A high performance flexible all solid state supercapacitor based on the MnO2 sphere coated macro/mesoporous Ni/C electrode and ionic conducting electrolyte

Abstract

A high contact resistance between the active materials and the current collector, a low ionic conductivity of the gel electrolyte, and an impenetrable electrode structure are the three major barriers which greatly limit the capacitance of MnO₂ in solid state supercapacitors. As a potential solution to these problems, in this work we report a novel electrode for solid state supercapacitors, based on a ternary system composed of hierarchical MnO₂ spheres as the active material, macroporous Ni foam as gel penetrable skeletons and an ordered mesoporous carbon (OMC) membrane as the charge-transport accelerating layer.
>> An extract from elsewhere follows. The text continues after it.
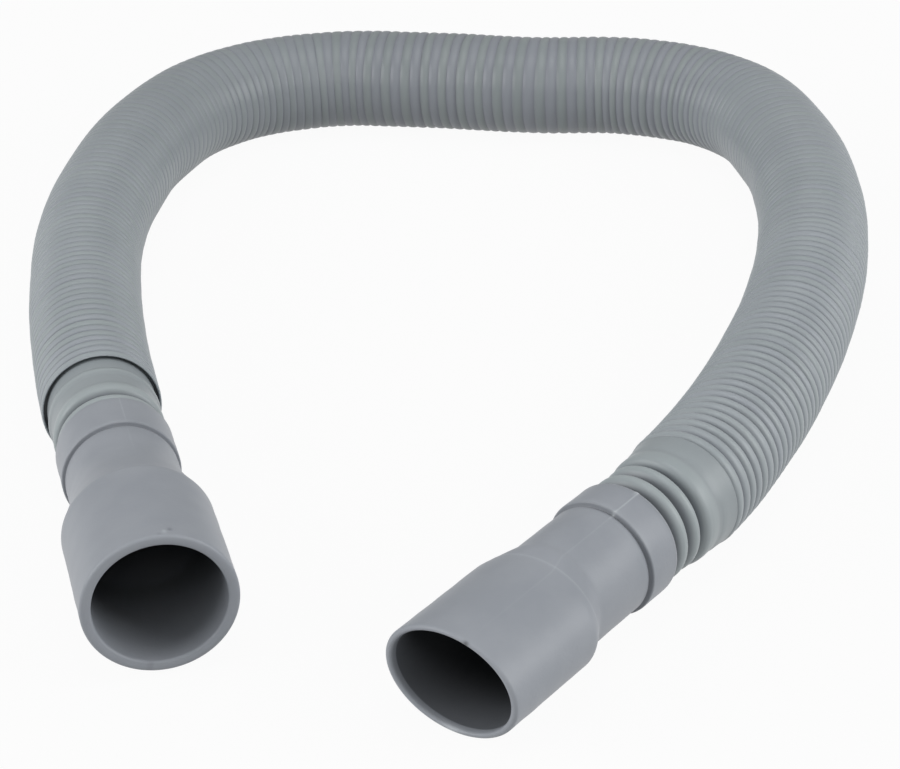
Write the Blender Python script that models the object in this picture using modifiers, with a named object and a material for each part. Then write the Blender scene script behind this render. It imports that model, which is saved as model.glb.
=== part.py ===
# An extendable drain hose: a concertina tube blown from one piece of plastic,
# with a soft connector cuff pushed over each end. It lies on the floor in a U.
import math

import bpy
from mathutils import Vector

for item in list(bpy.data.objects):
    bpy.data.objects.remove(item, do_unlink=True)

# Concertina tube, in metres
HOSE_RADIUS = 0.01125
FOLD_PITCH = 0.0045
FOLD_DEPTH = 0.0013
HOSE_WALL = 0.0006
HOSE_SIDES = 12

# Plain neck between the last fold and the cuff
NECK_RING_COUNT = 2
NECK_RING_PITCH = 0.0026
NECK_RING_RADIUS = 0.0094
RING_DEPTH = 0.0008
SHOULDER_LENGTH = 0.0039
SHOULDER_RADIUS = 0.0098
CONE_LENGTH = 0.0075
CONE_RADIUS = 0.0106
CONE_STEPS = 3

# Ringed end that is pushed into the cuff
SEAT_LENGTH = 0.0120
SEAT_RING_COUNT = 5
SEAT_RADIUS = 0.0089
SEAT_GAP = 0.0003

# What both cuffs have in common
CUFF_SIDES = 32
COLLAR_RADIUS = 0.0107
COLLAR_ROUNDING = 0.0011
THROAT_RADIUS = 0.0080
STOP_LENGTH = 0.0030
EDGE_RADIUS = 0.0005
CORNER_STEPS = 2
SHOULDER_STEPS = 6
SHOULDER_FADE = 1.45

# Each end fits another size of spigot, and the right mouth has gone oval
LEFT_CUFF = {
    "length": 0.0579,
    "collar": 0.0109,
    "mouth": 0.0253,
    "shoulder": 0.0137,
    "mouth_radius": 0.0131,
    "bore_radius": 0.0111,
    "barrel_radius": 0.0102,
    "oval": 1.0,
}
RIGHT_CUFF = {
    "length": 0.0479,
    "collar": 0.0067,
    "mouth": 0.0200,
    "shoulder": 0.0062,
    "mouth_radius": 0.0114,
    "bore_radius": 0.0101,
    "barrel_radius": 0.0100,
    "oval": 1.15,
}

# Route of the folded stretch on the floor, from the left end to the right end
ROUTE = [
    (-0.0668, -0.0340),
    (-0.0715, -0.0087),
    (-0.0747, 0.0169),
    (-0.0759, 0.0426),
    (-0.0733, 0.0682),
    (-0.0668, 0.0931),
    (-0.0530, 0.1147),
    (-0.0295, 0.1239),
    (-0.0041, 0.1207),
    (0.0209, 0.1142),
    (0.0462, 0.1097),
    (0.0662, 0.0948),
    (0.0743, 0.0704),
    (0.0759, 0.0447),
    (0.0733, 0.0191),
    (0.0675, -0.0060),
    (0.0593, -0.0304),
    (0.0491, -0.0540),
    (0.0362, -0.0764),
]
LEFT_HEADING = math.radians(-77.2)
RIGHT_HEADING = math.radians(-128.3)

NECK_LENGTH = NECK_RING_COUNT * NECK_RING_PITCH + SHOULDER_LENGTH + CONE_LENGTH
END_LENGTH = NECK_LENGTH + SEAT_LENGTH
SOCKET_RADIUS = SEAT_RADIUS + SEAT_GAP
SOCKET_LENGTH = SEAT_LENGTH + SEAT_GAP

parts = bpy.data.collections.new("drain_hose")
guides = bpy.data.collections.new("guides")
bpy.context.scene.collection.children.link(parts)
bpy.context.scene.collection.children.link(guides)


def make_material(name, colour, roughness):
    material = bpy.data.materials.new(name)
    material.use_nodes = True
    shader = material.node_tree.nodes["Principled BSDF"]
    shader.inputs["Base Color"].default_value = (*colour, 1.0)
    shader.inputs["Roughness"].default_value = roughness
    shader.inputs["Metallic"].default_value = 0.0
    return material


def add_guide(name, data):
    guide = bpy.data.objects.new(name, data)
    guide.hide_render = True
    guide.display_type = "WIRE"
    guides.objects.link(guide)
    return guide


def least_rise(reach, half_height):
    """Rise of a cuff's axis at which its underside touches the floor at this reach."""
    return math.atan2(half_height, reach) - math.asin(HOSE_RADIUS / math.hypot(reach, half_height))


def cuff_axis(heading, cuff):
    """Direction out of the mouth, which lies on its lip or on its heel."""
    lip = NECK_LENGTH + cuff["length"]
    heel = lip - cuff["mouth"]
    half_height = cuff["mouth_radius"] / cuff["oval"]
    rise = max(least_rise(lip, half_height), least_rise(heel, half_height))
    flat = math.cos(rise)
    return Vector((math.cos(heading) * flat, math.sin(heading) * flat, math.sin(rise)))


def turned_profile(name, points, axis, sides, closed):
    """A turned shape: the profile's points are (along the axis, radius)."""
    mesh = bpy.data.meshes.new(name)
    if axis == "X":
        vertices = [(along, 0.0, radius) for along, radius in reversed(points)]
    else:
        vertices = [(radius, 0.0, along) for along, radius in points]
    count = len(vertices)
    edges = [(i, i + 1) for i in range(count - 1)]
    if closed:
        edges.append((count - 1, 0))
    mesh.from_pydata(vertices, edges, [])
    turned = bpy.data.objects.new(name, mesh)
    parts.objects.link(turned)
    screw = turned.modifiers.new("turn", "SCREW")
    screw.axis = axis
    screw.steps = sides
    screw.render_steps = sides
    screw.use_merge_vertices = True
    screw.merge_threshold = 0.00001
    screw.use_smooth_shade = True
    return turned


# The concertina tube
def ring_points(start, count, pitch, crest, root):
    """Rounded rings: a root, then a crest, for each ring."""
    points = []
    for ring in range(count):
        points.append((start + ring * pitch, root))
        points.append((start + (ring + 0.5) * pitch, crest))
    return points


def end_points():
    """One moulded end, from its rim inside the cuff to the first fold."""
    seat_pitch = SEAT_LENGTH / SEAT_RING_COUNT
    points = ring_points(0.0, SEAT_RING_COUNT, seat_pitch, SEAT_RADIUS, SEAT_RADIUS - RING_DEPTH)
    neck_root = NECK_RING_RADIUS - RING_DEPTH
    points += ring_points(SEAT_LENGTH, NECK_RING_COUNT, NECK_RING_PITCH, NECK_RING_RADIUS, neck_root)
    shoulder = SEAT_LENGTH + NECK_RING_COUNT * NECK_RING_PITCH
    points.append((shoulder, neck_root))
    points.append((shoulder + 0.35 * SHOULDER_LENGTH, SHOULDER_RADIUS))
    cone = shoulder + SHOULDER_LENGTH
    for step in range(CONE_STEPS):
        share = step / CONE_STEPS
        flare = SHOULDER_RADIUS + (CONE_RADIUS - SHOULDER_RADIUS) * share ** 2
        points.append((cone + share * CONE_LENGTH, flare))
    points.append((cone + CONE_LENGTH, CONE_RADIUS))
    return points


def make_guide():
    """Centreline of the whole tube, straight where it sits in a cuff."""
    ends = []
    for point, heading, cuff in (
        (ROUTE[0], LEFT_HEADING, LEFT_CUFF),
        (ROUTE[-1], RIGHT_HEADING, RIGHT_CUFF),
    ):
        rim = Vector((*point, HOSE_RADIUS))
        axis = cuff_axis(heading, cuff)
        collar = NECK_LENGTH
        ends.append([rim + axis * (collar + share * SEAT_LENGTH) for share in (1.0, 0.5, 0.0)])
    centre = ends[0] + [Vector((*point, HOSE_RADIUS)) for point in ROUTE] + ends[1][::-1]
    curve = bpy.data.curves.new("tube_centreline", "CURVE")
    curve.dimensions = "3D"
    curve.twist_mode = "Z_UP"
    curve.resolution_u = 16
    spline = curve.splines.new("BEZIER")
    spline.bezier_points.add(len(centre) - 1)
    for knot, point in zip(spline.bezier_points, centre):
        knot.co = point
        knot.handle_left_type = "AUTO"
        knot.handle_right_type = "AUTO"
    return add_guide("tube_centreline", curve)


def make_hose(material):
    """One blown tube: moulded ends, and folds that follow the route."""
    guide = make_guide()
    length = guide.data.splines[0].calc_length()
    folded = length - 2.0 * END_LENGTH
    count = round(folded / FOLD_PITCH)
    pitch = folded / count
    end = end_points()
    points = list(end)
    for fold in range(count):
        start = END_LENGTH + fold * pitch
        points.append((start, HOSE_RADIUS))
        points.append((start + 0.5 * pitch, HOSE_RADIUS - FOLD_DEPTH))
    points.append((length - END_LENGTH, HOSE_RADIUS))
    points += [(length - along, radius) for along, radius in reversed(end)]
    hose = turned_profile("corrugated_hose", points, "X", HOSE_SIDES, False)
    hose.data.materials.append(material)
    wall = hose.modifiers.new("wall", "SOLIDIFY")
    wall.thickness = HOSE_WALL
    wall.offset = -1.0
    wall.use_rim = True
    bend = hose.modifiers.new("bend", "CURVE")
    bend.object = guide
    bend.deform_axis = "POS_X"
    return hose


# The cuffs
def rounded_corner(end, radius, size, facing):
    """Arc from the end face to the outer face; facing is 1 at the mouth, -1 at the rear."""
    points = []
    for step in range(CORNER_STEPS + 1):
        turn = step / CORNER_STEPS * math.pi / 2
        along = end - facing * size * (1.0 - math.cos(turn))
        points.append((along, radius - size * (1.0 - math.sin(turn))))
    return points


def cuff_points(cuff):
    """Outline of the cuff's wall, down its outer side and up its inner side."""
    length = cuff["length"]
    mouth = cuff["mouth_radius"]
    bore = cuff["bore_radius"]
    barrel = cuff["barrel_radius"]
    collar = cuff["collar"]
    mouth_foot = length - cuff["mouth"]
    shoulder_foot = mouth_foot - cuff["shoulder"]
    points = rounded_corner(length, mouth, EDGE_RADIUS, 1)
    for step in range(SHOULDER_STEPS + 1):
        share = step / SHOULDER_STEPS
        radius = barrel + (mouth - barrel) * (1.0 - share) ** SHOULDER_FADE
        points.append((mouth_foot - share * cuff["shoulder"], radius))
    points.append((collar, barrel))
    points.append((collar, COLLAR_RADIUS))
    points += reversed(rounded_corner(0.0, COLLAR_RADIUS, COLLAR_ROUNDING, -1))
    points.append((0.0, SOCKET_RADIUS))
    points.append((SOCKET_LENGTH, SOCKET_RADIUS))
    points.append((SOCKET_LENGTH, THROAT_RADIUS))
    points.append((max(SOCKET_LENGTH + STOP_LENGTH, shoulder_foot), THROAT_RADIUS))
    points.append((mouth_foot, bore))
    points.append((length, bore))
    return points


def squash_mouth(shell, cuff):
    """Presses the round mouth to an oval, which fades out along the shoulder."""
    cage = bpy.data.lattices.new(shell.name + "_squash")
    cage.points_u = 2
    cage.points_v = 2
    cage.points_w = SHOULDER_STEPS + 1
    cage.interpolation_type_u = "KEY_LINEAR"
    cage.interpolation_type_v = "KEY_LINEAR"
    cage.interpolation_type_w = "KEY_LINEAR"
    for level in range(SHOULDER_STEPS + 1):
        share = level / SHOULDER_STEPS
        stretch = 1.0 + (cuff["oval"] - 1.0) * share * share * (3.0 - 2.0 * share)
        for point in cage.points[4 * level:4 * level + 4]:
            point.co_deform.x = point.co.x * stretch
            point.co_deform.y = point.co.y / stretch
    spread = cage.points[-1].co - cage.points[0].co
    width = 2.0 * cuff["mouth_radius"]
    guide = add_guide(shell.name + "_squash", cage)
    guide.parent = shell
    guide.location = (0.0, 0.0, cuff["length"] - cuff["mouth"] - cuff["shoulder"] / 2)
    guide.scale = (width / spread.x, width / spread.y, cuff["shoulder"] / spread.z)
    squash = shell.modifiers.new("squash", "LATTICE")
    squash.object = guide


def make_cuff(name, cuff, rim, heading, material):
    """A cuff whose socket covers the tube's ringed end."""
    shell = turned_profile(name, cuff_points(cuff), "Z", CUFF_SIDES, True)
    shell.data.materials.append(material)
    axis = cuff_axis(heading, cuff)
    shell.location = Vector((*rim, HOSE_RADIUS)) + axis * NECK_LENGTH
    shell.rotation_mode = "QUATERNION"
    shell.rotation_quaternion = axis.to_track_quat("Z", "Y")
    if cuff["oval"] != 1.0:
        squash_mouth(shell, cuff)


blown_plastic = make_material("blown_plastic", (0.33, 0.37, 0.38), 0.45)
soft_rubber = make_material("soft_rubber", (0.33, 0.355, 0.38), 0.6)
make_hose(blown_plastic)
make_cuff("left_cuff", LEFT_CUFF, ROUTE[0], LEFT_HEADING, soft_rubber)
make_cuff("right_cuff", RIGHT_CUFF, ROUTE[-1], RIGHT_HEADING, soft_rubber)
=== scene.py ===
# Looks of an extendable drain hose: a finely folded concertina tube that lies in a U,
# with a soft moulded cuff on each end. Metres, +Z up.
import math

import bpy
import numpy as np
from mathutils import Matrix, Vector


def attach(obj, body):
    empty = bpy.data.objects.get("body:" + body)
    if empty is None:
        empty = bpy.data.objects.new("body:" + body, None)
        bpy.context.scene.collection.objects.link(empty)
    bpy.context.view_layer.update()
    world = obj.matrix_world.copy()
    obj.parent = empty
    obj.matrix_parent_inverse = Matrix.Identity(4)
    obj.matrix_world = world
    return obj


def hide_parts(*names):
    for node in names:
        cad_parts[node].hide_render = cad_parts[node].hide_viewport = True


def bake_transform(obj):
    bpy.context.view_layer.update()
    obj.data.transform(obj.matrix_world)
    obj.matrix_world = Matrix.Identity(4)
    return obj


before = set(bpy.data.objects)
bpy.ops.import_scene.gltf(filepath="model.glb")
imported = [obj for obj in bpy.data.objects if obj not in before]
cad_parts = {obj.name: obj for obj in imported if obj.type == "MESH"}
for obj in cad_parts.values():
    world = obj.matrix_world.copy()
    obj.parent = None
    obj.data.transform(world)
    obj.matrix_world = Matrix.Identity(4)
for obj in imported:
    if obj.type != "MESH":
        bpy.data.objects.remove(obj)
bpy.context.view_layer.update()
scene = bpy.context.scene

# Sizes. The cuffs, the necks and the two headings are finer readings of the same hose
# than the plain solids have, and differ from them by 2 mm at most.
HOSE_RADIUS = 0.01125
HOSE_WALL = 0.0006
SEAT_LENGTH = 0.0120
SEAT_RADIUS = 0.0088
NECK_LENGTH = 0.0170
COLLAR_RADIUS = 0.0107
LEFT_HEADING = math.radians(-77.3)
RIGHT_HEADING = math.radians(-128.7)
ROUTE = [
    (-0.0668, -0.0340),
    (-0.0715, -0.0087),
    (-0.0747, 0.0169),
    (-0.0759, 0.0426),
    (-0.0733, 0.0682),
    (-0.0668, 0.0931),
    (-0.0530, 0.1147),
    (-0.0295, 0.1239),
    (-0.0041, 0.1207),
    (0.0209, 0.1142),
    (0.0462, 0.1097),
    (0.0662, 0.0948),
    (0.0743, 0.0704),
    (0.0759, 0.0447),
    (0.0733, 0.0191),
    (0.0675, -0.0060),
    (0.0593, -0.0304),
    (0.0491, -0.0540),
    (0.0373, -0.0750),
]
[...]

By employing butyl-3-methylimidazolium chloride (BMIMCl) modified gels as the ionic conducting electrolyte, the utilization efficiency of MnO₂ on the specific capacitance was enhanced up to 88% of the theoretical value, delivering a volumetric capacitance of 81 F cm⁻³, which is the highest value among MnO₂ based solid state supercapacitors. Moreover, such a flexible device exhibits exceptional volumetric energy and power density (6.6 Wh L⁻¹ and 549 W L⁻¹, based on the whole device volume) combined with a small capacity loss of 8.5% after 6000 cycles under twisting. These encouraging findings unambiguously overcome the energy bottleneck of MnO₂ in solid state supercapacitors, and open up a new application of macro/mesoporous materials in flexible devices.